If you choose a non-monetary reward, check that it is appealing to your respondents. For example, you probably don’t want to offer baseball hats as a reward for taking a survey during an industry convention where likely dozens of exhibitors are giving hats away to anyone who walks by.
The respondents receive their rewards before they even complete the survey.
Only the respondents who have completed the questionnaire receive the reward.
It may sound counterintuitive, but research shows that prepaid incentives increase response rates more effectively than promised ones. Obviously, this is a more costly method since you have no guarantees that everyone who gets a reward will complete the questionnaire. It is also harder to implement with online surveys than a promised reward, which can take the form of a gift certificate delivered by email or a gift sent by the mail.
You can use a sweepstakes, a raffle or lottery to award the actual prize to a smaller number of people.
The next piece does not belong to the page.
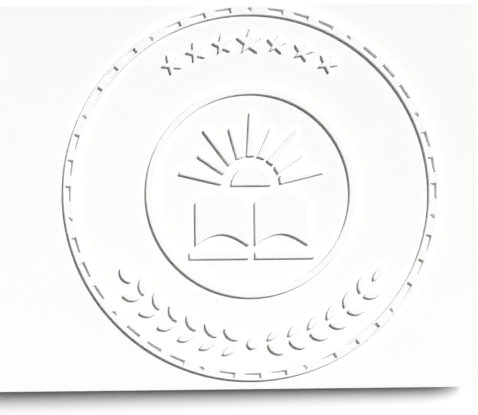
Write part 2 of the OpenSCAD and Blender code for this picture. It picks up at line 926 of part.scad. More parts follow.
module pivot_pin() {
    color([0.7, 0.71, 0.73])
        translate([pivot_x, 0, pivot_z])
            rotate([90, 0, 0])
                difference() {
                    union() {
                        translate([0, 0, -cheek_out - clip_gap - clip_t - 1.5])
                            cylinder(d = pin_d, h = 2 * cheek_out + clip_gap + clip_t + 1.5 + eps);
                        translate([0, 0, cheek_out])
                            cylinder(d = pin_d + 5, h = pin_head_t - 0.8);
                        translate([0, 0, cheek_out + pin_head_t - 0.8])
                            cylinder(d1 = pin_d + 5, d2 = pin_d + 3, h = 0.8);
                    }
                    translate([0, 0, -cheek_out - clip_gap - clip_t])
                        difference() {
                            cylinder(d = pin_d + 2, h = clip_t);
                            cylinder(d = pin_d - 1.6, h = clip_t);
                        }
                }
}

module pivot_clip() {
    clip_d = pin_d + 5;
    color([0.25, 0.25, 0.27])
        translate([pivot_x, cheek_out + clip_gap, pivot_z])
            rotate([-90, 0, 0])
                translate([0, 0, 0.05])
                    difference() {
                        cylinder(d = clip_d, h = clip_t - 0.1);
                        translate([0, 0, -1])
                            cylinder(d = pin_d - 1.5, h = clip_t + 2);
                        translate([-(pin_d - 1.5) / 2, 0, -1])
                            cube([pin_d - 1.5, clip_d, clip_t + 2]);
                    }
}

// The grip is turned round the tang: a swelling barrel with a round butt.
grip_mouth_r = 6.4;
grip_butt_r = 4;
grip_profile = concat(
    bez([[grip_mouth_r, 0], [8.6, 6], [grip_r, 18], [grip_r, grip_l * 0.5]], 14),
    tail(bez([[grip_r, grip_l * 0.5], [grip_r, grip_l * 0.72], [grip_r - 0.4, grip_l - 16],
         [grip_r - 0.1, grip_l - 11]], 8)),
    tail(bez([[grip_r - 0.1, grip_l - 11], [grip_r + 0.2, grip_l - 3.5], [grip_butt_r + 2.5, grip_l],
         [grip_butt_r, grip_l]], 10)));
grip_screw_sink = 3;     // depth of the round recess for the screw's head in the butt

module on_tang() {
    on_arm()
        translate([grip_start, 0, 0])
            rotate([0, 90, 0])
                children();
}

module grip() {
    color([0.06, 0.06, 0.06])
        on_tang()
            difference() {
                rotate_extrude()
                    polygon(concat([[0, 0]], grip_profile, [[0, grip_l]]));
                translate([0, 0, -1])
                    cylinder(r = tang_r + fit_gap, h = tang_l - grip_start + 1.2);
                translate([0, 0, tang_l - grip_start])
                    cylinder(r = grip_screw_r + fit_gap, h = tang_end + 1);
                translate([0, 0, grip_l - grip_screw_sink])
                    cylinder(r = grip_butt_r - eps, h = grip_screw_sink + 1);
            }
}

module ferrule() {
    body_r = grip_mouth_r - 0.2;
    color([0.8, 0.66, 0.36])
        on_arm()
            translate([arm_l + 0.1, 0, 0])
                rotate([0, 90, 0])
                    difference() {
                        union() {
                            cylinder(r = body_r, h = ferrule_l - 0.1);
                            translate([0, 0, 0.8])
                                cylinder(r = body_r + 0.8, h = 1.3);
                        }
                        translate([0, 0, -1])
                            cylinder(r = tang_r + fit_gap, h = ferrule_l + 2);
                    }
}

module grip_screw() {
    head_r = grip_butt_r - 0.2;
    head_t = 2.3;
    head_from = grip_l - grip_screw_sink + 0.1;
    shank_from = tang_l - grip_start - grip_screw_bite + 0.4;
    color([0.8, 0.66, 0.36])
        on_tang()
            difference() {
                union() {
                    translate([0, 0, head_from])
                        cylinder(r = head_r, h = head_t);
                    translate([0, 0, shank_from])
                        cylinder(r = grip_screw_r, h = head_from + eps - shank_from);
                }
                translate([-head_r - 1, -0.5, head_from + head_t - 1])
                    cube([2 * head_r + 2, 1, 2]);
            }
}

// ---- Depth stop ----

module stop_rod() {
    color([0.8, 0.81, 0.83])
        translate([rod_back, 0, rod_z])
            rotate([0, 90, 0]) {
                cylinder(d1 = rod_d - 1, d2 = rod_d, h = 0.5);
                translate([0, 0, 0.5 - eps])
                    cylinder(d = rod_d, h = stop_x - stop_t - rod_back - 0.5 + eps);
            }
}

module stop_plate() {
    corner = 3;
    color([0.8, 0.66, 0.36])
        translate([stop_x - stop_t, 0, rod_z])
            rotate([0, 90, 0]) {
                difference() {
                    union() {
                        cube([stop_h, stop_w - 2 * corner, 2 * stop_t], center = true);
                        cube([stop_h - 2 * corner, stop_w, 2 * stop_t], center = true);
                        for (sx = [-1, 1], sy = [-1, 1])
                            translate([sx * (stop_h / 2 - corner), sy * (stop_w / 2 - corner), -stop_t])
                                cylinder(r = corner, h = 2 * stop_t);
                    }
                    translate([0, 0, -2 * stop_t])
                        cube([stop_h + 2, stop_w + 2, 4 * stop_t], center = true);
                }
            }
}

module thumb_screw() {
    knurls = 28;
    stem = rim_w / 2 + 2;
    color([0.8, 0.66, 0.36])
        translate([thumb_x, 0, rod_z])
            rotate([90, 0, 0]) {
                translate([0, 0, rod_d / 2 + 0.15])
                    cylinder(r = thumb_r, h = stem - rod_d / 2);
                difference() {
                    union() {
                        translate([0, 0, stem])
                            cylinder(r1 = thumb_head_r - 1, r2 = thumb_head_r, h = 1);
                        translate([0, 0, stem + 1 - eps])
                            cylinder(r = thumb_head_r, h = thumb_head_h - 2 + 2 * eps);
                        translate([0, 0, stem + thumb_head_h - 1])
                            cylinder(r1 = thumb_head_r, r2 = thumb_head_r - 1, h = 1);
                    }
                    for (i = [0 : knurls - 1])
                        rotate([0, 0, i * 360 / knurls])
                            translate([thumb_head_r + 0.15, 0, stem - 1])
                                cylinder(r = 0.5, h = thumb_head_h + 2, $fn = 4);
                    translate([0, 0, stem + thumb_head_h - 0.8])
                        cylinder(r = 4, h = 2);
                }
            }
}

// ---- Card ----

// A formed sheet: the seal stands up from it, and is hollow below.
module card() {
    color([0.98, 0.98, 0.97])
        difference() {
            union() {
                translate([card_x, -seal_end, 0])
                    cube([card_w, card_l, card_t]);
                translate([seal_x, 0, 0])
                    seal_solid(card_t + relief_h);
            }
            translate([seal_x, 0, -eps])
                seal_solid(relief_h + eps, -seal_wall);
        }
}

base_plate();
rubber_sole();
frame_bolts();
frame_casting();
head_bush();
guide_screw();
ram();
ram_cap();
buffer_washer();
return_spring();
upper_holder();
upper_grubs();
female_die();
lower_holder();
lower_grubs();
anvil_screw();
male_die();
lever();
lever_bushes();
pivot_washers();
pivot_pin();
pivot_clip();
grip();
ferrule();
grip_screw();
stop_rod();
stop_plate();
thumb_screw();
card();
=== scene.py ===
import json
import math

import bmesh
import bpy
import numpy as np
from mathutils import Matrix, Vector, geometry, kdtree


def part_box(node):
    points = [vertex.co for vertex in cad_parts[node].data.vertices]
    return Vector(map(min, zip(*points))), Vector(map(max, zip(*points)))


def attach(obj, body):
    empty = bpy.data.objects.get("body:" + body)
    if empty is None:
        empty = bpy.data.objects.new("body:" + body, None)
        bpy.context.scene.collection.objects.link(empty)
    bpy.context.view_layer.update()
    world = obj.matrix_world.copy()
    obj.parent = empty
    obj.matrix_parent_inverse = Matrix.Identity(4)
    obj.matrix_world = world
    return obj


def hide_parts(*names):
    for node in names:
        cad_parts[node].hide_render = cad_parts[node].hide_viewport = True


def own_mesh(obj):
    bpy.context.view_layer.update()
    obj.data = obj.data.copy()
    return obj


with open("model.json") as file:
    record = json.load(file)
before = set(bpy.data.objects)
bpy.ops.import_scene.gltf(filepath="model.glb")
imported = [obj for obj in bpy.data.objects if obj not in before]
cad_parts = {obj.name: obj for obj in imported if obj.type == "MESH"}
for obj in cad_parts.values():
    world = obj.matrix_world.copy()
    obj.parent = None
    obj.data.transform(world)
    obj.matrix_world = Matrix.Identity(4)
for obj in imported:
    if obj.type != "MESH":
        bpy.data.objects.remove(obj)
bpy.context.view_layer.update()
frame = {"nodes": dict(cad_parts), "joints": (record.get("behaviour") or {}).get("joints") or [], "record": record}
nodes = frame["nodes"]
joints = {joint["name"]: joint for joint in frame["joints"]}
mounts = {mount["name"]: mount for mount in frame["record"]["mounts"]}
scene = bpy.context.scene

# ---------------------------------------------------------------- sizes from the frame, in millimetres

MM = 0.001


def in_mm(place):
    """A place in metres as millimetres, without the last digits that the frame's file rounds off."""
    return [round(c / MM, 3) for c in place]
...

You give a reward to every survey participant.
Individual incentives offer a more direct compensation to every survey taker, but sweepstakes can be an option when your budget is limited. However, there are a couple of complications. First, their effectiveness has not been proven. And second, they imply legal requirements that vary by state and country, so you need to get legal advice to make sure you’re doing them right.
These include all rewards, monetary or non-monetary, that the respondent receives–and they come with the risks that we’ve explained above.
They provide you with an alternative that can increase response rates without encouraging satisficers. Instead of rewarding the respondent directly, you offer to make a charity donation in their name.
The advantage with indirect rewards is that the respondents don’t rush through a survey out of pure self-interest. And you get more responses than if you hadn’t offered a reward.
As you can see, survey prizes are an effective tool that can help survey creators after some careful planning and evaluation of the pros and cons. For sure, they are a tool that carries some risks but also rewards.